When thinking about designing a stadium, so much depends on the context – whether it nestles in a tight urban fabric, or whether it shines like a lantern on open ground. In a sense, you’re not just designing a building but you’re designing the approach to the building. Early on, stadiums were like chapels built into the neighbourhood. They might be attached to row houses or apartment blocks, totally inte­grated into daily life. Having said that football is an emotional and psychological experience, it is also bound to the ground, to a certain territory. And this was very much the case with our design for Chelsea’s stadium at Stamford Bridge (which is currently on hold, but we hope will be realised one day). The design grows out of that particular territory of a Victorian brick terraced neighbourhood. We conceived thestadium as a cathedral-like building, with tall, almost Gothic brick buttresses. As a form it strives to be both archaic and contemporary at the same time.

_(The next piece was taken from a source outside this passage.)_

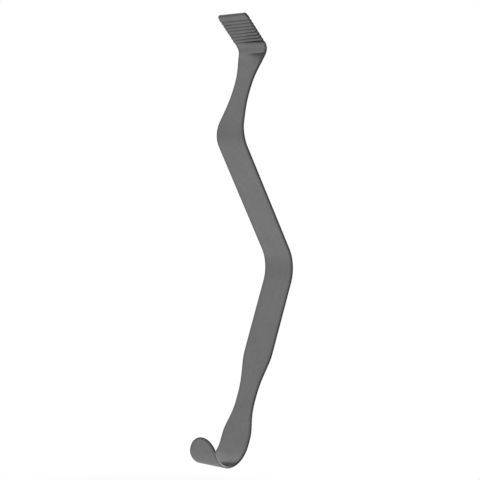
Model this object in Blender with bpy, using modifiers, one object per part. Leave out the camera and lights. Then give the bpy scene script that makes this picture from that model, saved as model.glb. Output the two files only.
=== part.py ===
"""Aorta retractor, made from one strip of stainless steel.

The strip is blanked with a wide grip, two waists and a rounded tip, bent three times and hooked at its lower end,
rounded along its edges, and grooved across both faces of the grip. Metres, +Z up, +X across the strip, and the front
faces -Y. The origin is the middle of the grip.
"""

import math
from collections import namedtuple

import bmesh
import bpy
from mathutils import Matrix, Vector

# The strip
STRIP_WIDTH = 0.020
STRIP_THICKNESS = 0.0015
EDGE_ROUND = 0.0003
GRIP_CORNER_RADIUS = 0.0009
TIP_ROUND_LENGTH = 0.0125

# Straight runs, from the grip's end down to the tip of the hook
GRIP_LENGTH = 0.0232
NECK_LENGTH = 0.0429
UPPER_HANDLE_LENGTH = 0.0715
LOWER_HANDLE_LENGTH = 0.098
TIP_LENGTH = 0.0075

# Direction of each run in degrees, forward of straight down
GRIP_LEAN = -53.0
NECK_LEAN = 20.5
UPPER_HANDLE_LEAN = -38.0
LOWER_HANDLE_LEAN = 19.5
BOWL_LEAN = 95.0
TIP_LEAN = 166.0

# Radius inside each bend, and in the two parts of the hook
GRIP_BEND_RADIUS = 0.0039
UPPER_BEND_RADIUS = 0.0135
LOWER_BEND_RADIUS = 0.0201
BOWL_RADIUS = 0.0154
HOOK_TIP_RADIUS = 0.0113

# How much wider each side of the grip is, and where that starts from the grip's end and ends past the grip
GRIP_SPREAD = 0.00045
SPREAD_START = 0.0008
SPREAD_RISE = 0.0022
SPREAD_FALL = 0.0075
SPREAD_PAST_GRIP = 0.0058

# The neck's waist, with its middle measured from the start of the neck
NECK_WAIST_WIDTH = 0.0117
NECK_WAIST_PLACE = 0.0213
NECK_WAIST_ABOVE = 0.0267
NECK_WAIST_BELOW = 0.0341
NECK_WAIST_FULLNESS = 1.17

# The blade's waist, with its middle measured back from the start of the hook
BLADE_WAIST_WIDTH = 0.0130
BLADE_WAIST_PLACE = 0.0260
BLADE_WAIST_ABOVE = 0.0287
BLADE_WAIST_BELOW = 0.0222
BLADE_WAIST_FULLNESS = 1.30

# Grooves across the grip, with the first one's middle measured from the grip's end. The last one on the front is wide
# and runs out into the bend.
GROOVE_START = 0.0047
GROOVE_WIDTH = 0.0014
LAND_WIDTH = 0.00093
RUN_OUT_WIDTH = 0.0031
LEAST_PLAIN_END = 0.0020
STEEL_BETWEEN_GROOVES = 0.0007
CUTTER_OVERHANG = 0.002

# How finely round stretches are divided
BEND_STEP = 4.0
SPREAD_STEPS = 4
WAIST_STEPS = 12
TIP_STEPS = 12
CORNER_STEPS = 3
GROOVE_SIDES = 28
RUN_OUT_SIDES = 64
LEAST_ROW_GAP = 0.0001
FLAT_WITHIN = math.radians(0.2)
ROUND_ABOVE = math.radians(50)
MOST_ROUND_OF_THICKNESS = 0.4

Stretch = namedtuple("Stretch", "name length start end")
Waist = namedtuple("Waist", "middle width above below fullness")


def straight(name, length, lean):
    """A straight run."""
    return Stretch(name, length, math.radians(lean), math.radians(lean))


def bend(name, inside_radius, start, end):
    """A bend, as long as its arc through the middle of the strip's thickness."""
    radius = inside_radius + STRIP_THICKNESS / 2
    start, end = math.radians(start), math.radians(end)
    return Stretch(name, radius * abs(end - start), start, end)


STRETCHES = (
    straight("grip", GRIP_LENGTH, GRIP_LEAN),
    bend("grip_bend", GRIP_BEND_RADIUS, GRIP_LEAN, NECK_LEAN),
    straight("neck", NECK_LENGTH, NECK_LEAN),
    bend("upper_bend", UPPER_BEND_RADIUS, NECK_LEAN, UPPER_HANDLE_LEAN),
    straight("upper_handle", UPPER_HANDLE_LENGTH, UPPER_HANDLE_LEAN),
    bend("lower_bend", LOWER_BEND_RADIUS, UPPER_HANDLE_LEAN, LOWER_HANDLE_LEAN),
    straight("lower_handle", LOWER_HANDLE_LENGTH, LOWER_HANDLE_LEAN),
    bend("bowl", BOWL_RADIUS, LOWER_HANDLE_LEAN, BOWL_LEAN),
    bend("hook_tip", HOOK_TIP_RADIUS, BOWL_LEAN, TIP_LEAN),
    straight("tip", TIP_LENGTH, TIP_LEAN),
)
STRIP_LENGTH = sum(stretch.length for stretch in STRETCHES)


def start_of(name):
    """Distance along the strip to the start of a stretch."""
    names = [stretch.name for stretch in STRETCHES]
    return sum(stretch.length for stretch in STRETCHES[: names.index(name)])


WAISTS = (
    Waist(
        start_of("neck") + NECK_WAIST_PLACE,
        NECK_WAIST_WIDTH,
        NECK_WAIST_ABOVE,
        NECK_WAIST_BELOW,
        NECK_WAIST_FULLNESS,
    ),
    Waist(
        start_of("bowl") - BLADE_WAIST_PLACE,
        BLADE_WAIST_WIDTH,
        BLADE_WAIST_ABOVE,
        BLADE_WAIST_BELOW,
        BLADE_WAIST_FULLNESS,
    ),
)


# The grip's extra width starts to fall here
FALL_START = GRIP_LENGTH + SPREAD_PAST_GRIP - SPREAD_FALL


def point_and_lean(station):
    """The middle of the strip at a distance along it, as (y, z) from the grip's end, and its direction there."""
    y = z = 0.0
    lean = STRETCHES[0].start
    for stretch in STRETCHES:
        step = min(station, stretch.length)
        lean = stretch.start + (stretch.end - stretch.start) * step / stretch.length
        if stretch.start == stretch.end:
            y -= math.sin(lean) * step
            z -= math.cos(lean) * step
        else:
            radius = stretch.length / (stretch.end - stretch.start)
            y += radius * (math.cos(lean) - math.cos(stretch.start))
            z -= radius * (math.sin(lean) - math.sin(stretch.start))
        station -= step
        if station <= 0:
            break
    return y, z, lean


def on_strip(station, across=0.0, off=0.0):
    """A point of the bent strip, off its middle towards the back, with the middle of the grip at the origin."""
    y, z, lean = point_and_lean(station)
    grip_y, grip_z, _ = point_and_lean(GRIP_LENGTH / 2)
    return Vector((across, y - grip_y + off * math.cos(lean), z - grip_z - off * math.sin(lean)))


def waist_loss(waist, station):
    """How much narrower a waist makes the strip at a distance along it."""
    away = station - waist.middle
    share = abs(away) / (waist.above if away < 0 else waist.below)
    if share >= 1:
        return 0.0
    depth = STRIP_WIDTH - waist.width
    return depth * (1 + math.cos(math.pi * share**waist.fullness)) / 2


def eased(share):
    """0 to 1 with a level start and end."""
    share = min(max(share, 0.0), 1.0)
    return share**2 * (3 - 2 * share)


def grip_spread(station):
    """How much wider each side of the grip is at a distance along the strip."""
    rise = eased((station - SPREAD_START) / SPREAD_RISE)
    fall = eased((station - FALL_START) / SPREAD_FALL)
    return GRIP_SPREAD * (rise - fall)


def half_width(station):
    """Half the blank's width at a distance along it."""
    half = (STRIP_WIDTH - sum(waist_loss(waist, station) for waist in WAISTS)) / 2 + grip_spread(station)
    to_corner = max(GRIP_CORNER_RADIUS - station, 0.0)
    half -= GRIP_CORNER_RADIUS - math.sqrt(GRIP_CORNER_RADIUS**2 - to_corner**2)
    into_tip = min(max(1 - (STRIP_LENGTH - station) / TIP_ROUND_LENGTH, 0.0), 1.0)
    return half * math.sqrt(1 - into_tip**2)


def stations():
    """Distances along the strip that get a row of points: close together where it bends or its edge curves."""
    ends = [0.0]
    between = []
    for stretch in STRETCHES:
        steps = math.ceil(abs(math.degrees(stretch.end - stretch.start)) / BEND_STEP)
        between += [ends[-1] + stretch.length * i / steps for i in range(1, steps)]
        ends.append(ends[-1] + stretch.length)
    for waist in WAISTS:
        between += [waist.middle - waist.above * i / WAIST_STEPS for i in range(WAIST_STEPS + 1)]
        between += [waist.middle + waist.below * i / WAIST_STEPS for i in range(1, WAIST_STEPS + 1)]
    for i in range(SPREAD_STEPS + 1):
        between.append(SPREAD_START + SPREAD_RISE * i / SPREAD_STEPS)
        between.append(FALL_START + SPREAD_FALL * i / SPREAD_STEPS)
    quarter = math.pi / 2
    for i in range(1, CORNER_STEPS + 1):
        between.append(GRIP_CORNER_RADIUS * (1 - math.cos(quarter * i / CORNER_STEPS)))
    for i in range(TIP_STEPS):
        between.append(STRIP_LENGTH - TIP_ROUND_LENGTH * (1 - math.sin(quarter * i / TIP_STEPS)))
    rows = sorted(ends)
    for station in sorted(between):
        if min(abs(station - row) for row in rows) >= LEAST_ROW_GAP and 0 < station < STRIP_LENGTH:
            rows.append(station)
    return sorted(rows)


def bent_sheet():
    """The blank bent to shape, as a sheet through the middle of the steel."""
    rows = stations()
    sheet = bmesh.new()
    bmesh.ops.create_grid(sheet, x_segments=1, y_segments=len(rows) - 1, size=1)
    for index, vertex in enumerate(sheet.verts):
        row, side = divmod(index, 2)
        half = half_width(rows[row])
        vertex.co = on_strip(rows[row], half if side else -half)
    bmesh.ops.remove_doubles(sheet, verts=sheet.verts, dist=LEAST_ROW_GAP / 10)
    # Each flat run becomes one face, so that its rounded edge follows the outline and not the rows
    bmesh.ops.dissolve_limit(sheet, angle_limit=FLAT_WITHIN, verts=sheet.verts, edges=sheet.edges)
    mesh = bpy.data.meshes.new("retractor")
    sheet.to_mesh(mesh)
    sheet.free()
    mesh.shade_smooth()
    return mesh


def groove_cutter(name, station, side, width, sides):
    """A round bar lying across one face of the grip, sunk into it to cut a groove of the given width."""
    depth = (STRIP_THICKNESS - STEEL_BETWEEN_GROOVES) / 2
    radius = ((width / 2) ** 2 + depth**2) / (2 * depth)
    bar = bmesh.new()
    bmesh.ops.create_cone(
        bar,
        cap_ends=True,
        segments=sides,
        radius1=radius,
        radius2=radius,
        depth=STRIP_WIDTH + 2 * (GRIP_SPREAD + CUTTER_OVERHANG),
        matrix=Matrix.Rotation(math.pi / 2, 4, "Y"),
    )
    mesh = bpy.data.meshes.new(name)
    bar.to_mesh(mesh)
    bar.free()
    cutter = bpy.data.objects.new(name, mesh)
    cutter.location = on_strip(station, off=side * (STRIP_THICKNESS / 2 + radius - depth))
    cutter.display_type = "WIRE"
    cutter.hide_render = True
    return cutter


def groove_cutters():
    """The bars that cut the grooves, opposite each other on the front and the back of the grip, and the run-out."""
    pitch = GROOVE_WIDTH + LAND_WIDTH
    last = int((GRIP_LENGTH - LEAST_PLAIN_END - GROOVE_START) / pitch)
    cutters = []
    for i in range(last + 1):
        station = GROOVE_START + i * pitch
        cutters.append(groove_cutter(f"back_groove_{i + 1}", station, 1, GROOVE_WIDTH, GROOVE_SIDES))
        if i < last:
            cutters.append(groove_cutter(f"front_groove_{i + 1}", station, -1, GROOVE_WIDTH, GROOVE_SIDES))
    run_out = station + (RUN_OUT_WIDTH - GROOVE_WIDTH) / 2
    cutters.append(groove_cutter("front_run_out", run_out, -1, RUN_OUT_WIDTH, RUN_OUT_SIDES))
    return cutters


def satin_steel():
    """Bead-blasted stainless steel, a dull mid grey."""
    material = bpy.data.materials.new("satin_steel")
    material.use_nodes = True
    shader = material.node_tree.nodes["Principled BSDF"]
    shader.inputs["Base Color"].default_value = (0.25, 0.25, 0.25, 1.0)
    shader.inputs["Metallic"].default_value = 1.0
    shader.inputs["Roughness"].default_value = 0.36
    return material


def new_collection(name):
    """A collection in the scene."""
    collection = bpy.data.collections.new(name)
    bpy.context.scene.collection.children.link(collection)
    return collection


def main():
    """Makes the retractor from the bent sheet: thickness first, then its rounded edges, then the grooves."""
    for thing in list(bpy.data.objects):
        bpy.data.objects.remove(thing, do_unlink=True)
    parts = new_collection("aorta_retractor")
    cutters = new_collection("cutters")
    cutters.hide_render = True
    for cutter in groove_cutters():
        cutters.objects.link(cutter)

    retractor = bpy.data.objects.new("retractor", bent_sheet())
    parts.objects.link(retractor)
    retractor.data.materials.append(satin_steel())

    thickness = retractor.modifiers.new("thickness", "SOLIDIFY")
    thickness.thickness = STRIP_THICKNESS
    thickness.offset = 0
    thickness.use_even_offset = True

    edges = retractor.modifiers.new("rounded_edges", "BEVEL")
    edges.width = min(EDGE_ROUND, STRIP_THICKNESS * MOST_ROUND_OF_THICKNESS)
    edges.segments = 2
    edges.limit_method = "ANGLE"
    edges.angle_limit = ROUND_ABOVE
    edges.use_clamp_overlap = False

    grooves = retractor.modifiers.new("grooves", "BOOLEAN")
    grooves.operation = "DIFFERENCE"
    grooves.operand_type = "COLLECTION"
    grooves.collection = cutters
    grooves.solver = "EXACT"

    retractor.modifiers.new("flat_shading_of_flats", "WEIGHTED_NORMAL")


main()
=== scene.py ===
"""Aorta retractor: the finished look of one bent, blasted and grooved strip of stainless steel."""

import math

import bmesh
import bpy
import numpy as np
from mathutils import Matrix, Vector


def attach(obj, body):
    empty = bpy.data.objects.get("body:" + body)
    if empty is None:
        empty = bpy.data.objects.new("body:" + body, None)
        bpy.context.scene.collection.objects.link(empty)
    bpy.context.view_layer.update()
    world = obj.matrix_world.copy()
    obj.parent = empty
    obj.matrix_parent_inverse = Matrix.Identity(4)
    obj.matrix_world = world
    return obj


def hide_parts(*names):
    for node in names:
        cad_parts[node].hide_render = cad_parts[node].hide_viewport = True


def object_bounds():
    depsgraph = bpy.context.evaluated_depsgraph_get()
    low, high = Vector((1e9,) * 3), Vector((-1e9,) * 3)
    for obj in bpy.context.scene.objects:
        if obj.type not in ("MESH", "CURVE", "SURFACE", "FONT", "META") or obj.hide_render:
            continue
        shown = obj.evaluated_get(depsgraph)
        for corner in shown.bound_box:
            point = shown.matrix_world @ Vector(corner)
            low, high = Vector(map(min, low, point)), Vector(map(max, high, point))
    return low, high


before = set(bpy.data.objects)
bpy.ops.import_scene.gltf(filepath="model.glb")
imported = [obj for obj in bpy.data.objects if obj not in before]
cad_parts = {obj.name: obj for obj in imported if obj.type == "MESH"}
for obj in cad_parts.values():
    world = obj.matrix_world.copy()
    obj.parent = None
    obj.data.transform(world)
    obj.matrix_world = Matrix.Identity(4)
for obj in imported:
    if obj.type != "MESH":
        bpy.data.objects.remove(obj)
cad_low, cad_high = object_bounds()

# The retractor
# It is one flat strip of stainless steel, blanked with two waists, a grooved grip and a rounded tip. It is
# bent three times, rolled into the hook, rounded along its edges, and blasted with glass beads to dull grey.
STRIP_WIDTH = 0.020
STRIP_THICKNESS = 0.0015
GRIP_LENGTH = 0.0232
NECK_LENGTH = 0.0429
UPPER_HANDLE_LENGTH = 0.0715
LOWER_HANDLE_LENGTH = 0.098
TIP_LENGTH = 0.0075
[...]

If you transplanted Stamford Bridge to the suburbs of Munich, where the Allianz Arena is, it would look absurd. Whereas because the Allianz Arena sits in a very open, peri-urban condition, between the airport and the city, it wanted to be a light, airy object – a lantern in the landscape. You approach it completely differently, walking from the car park or from the train station. We choreo­graphed the approach, creating a landscape of meandering paths that allow people to choose different routes to the stadium. The flow of people is like a religious procession; it has a ceremonial quality.

If you are building a stadium within a city centre, as at Stamford Bridge, then the approach is coloured by and funnelled through all of the surrounding life. And as a civic space, the stadium ideally wants to be inhabited by that street life, so that it’s not just a place for football but a place for daily life. It’s somehow ridiculous for a stadium to be a place where a match happens once or twice a week and is empty the rest of the time. You want to drill holes in the stadium’s crust and fill them with life – cafés, kindergartens, whatever people need. Architecture is the art of bringing things together so that they work both economically and socially, so that foot­ball and the other needs of the community do not need to be mutually exclusive.

One of the stadiums that has impressed me the most is Anfield, where Liverpool play. When we won the commission to design Tate Modern in the late 1990s, one of the first things I did was to go and see a match at Anfield, because I wanted to experience this quintessentially English form of public space. And so even when I was designing a museum I was thinking about football. At Anfield it’s not the architecture itself that is impressive – there is nothing particularly beautiful about it – it’s the atmosphere. As an architect you might say I should be looking at the design but in fact I’m looking at the fans, because even in boring stadiums great fans make a wonderful spectacle. The fans have a very powerful choreographic and spatial impact. You could almost say that the fans are the space of the stadium. And if there are no fans then the stadium just looks sad. It can look like the Colosseum, which one can enjoy empty as a piece of archaeology, but it’s the people who make the music. And that is also true of archi­tecture in general, and especially of plazas and public spaces.

So when designing a stadium, thinking of the choreography comes first: how people move towards the stadium, and then how they move into it and through it. I think about the relationship between the spectator and the player. And about sensory qualities – how are the acoustics; can smell become a factor and where? How should the space be conceived? There is no rule for that as such, but everything we have done in our designs so far was to focus and intensify the experience. Because that is the ingredient that makes the game so attractive and different from virtual games. The fans may or may not be aware of how the stadium is constructed to be a kind of a theatre, that it is a composition of elements designed to enhance the pleasure of the game, but the evidence is all around them.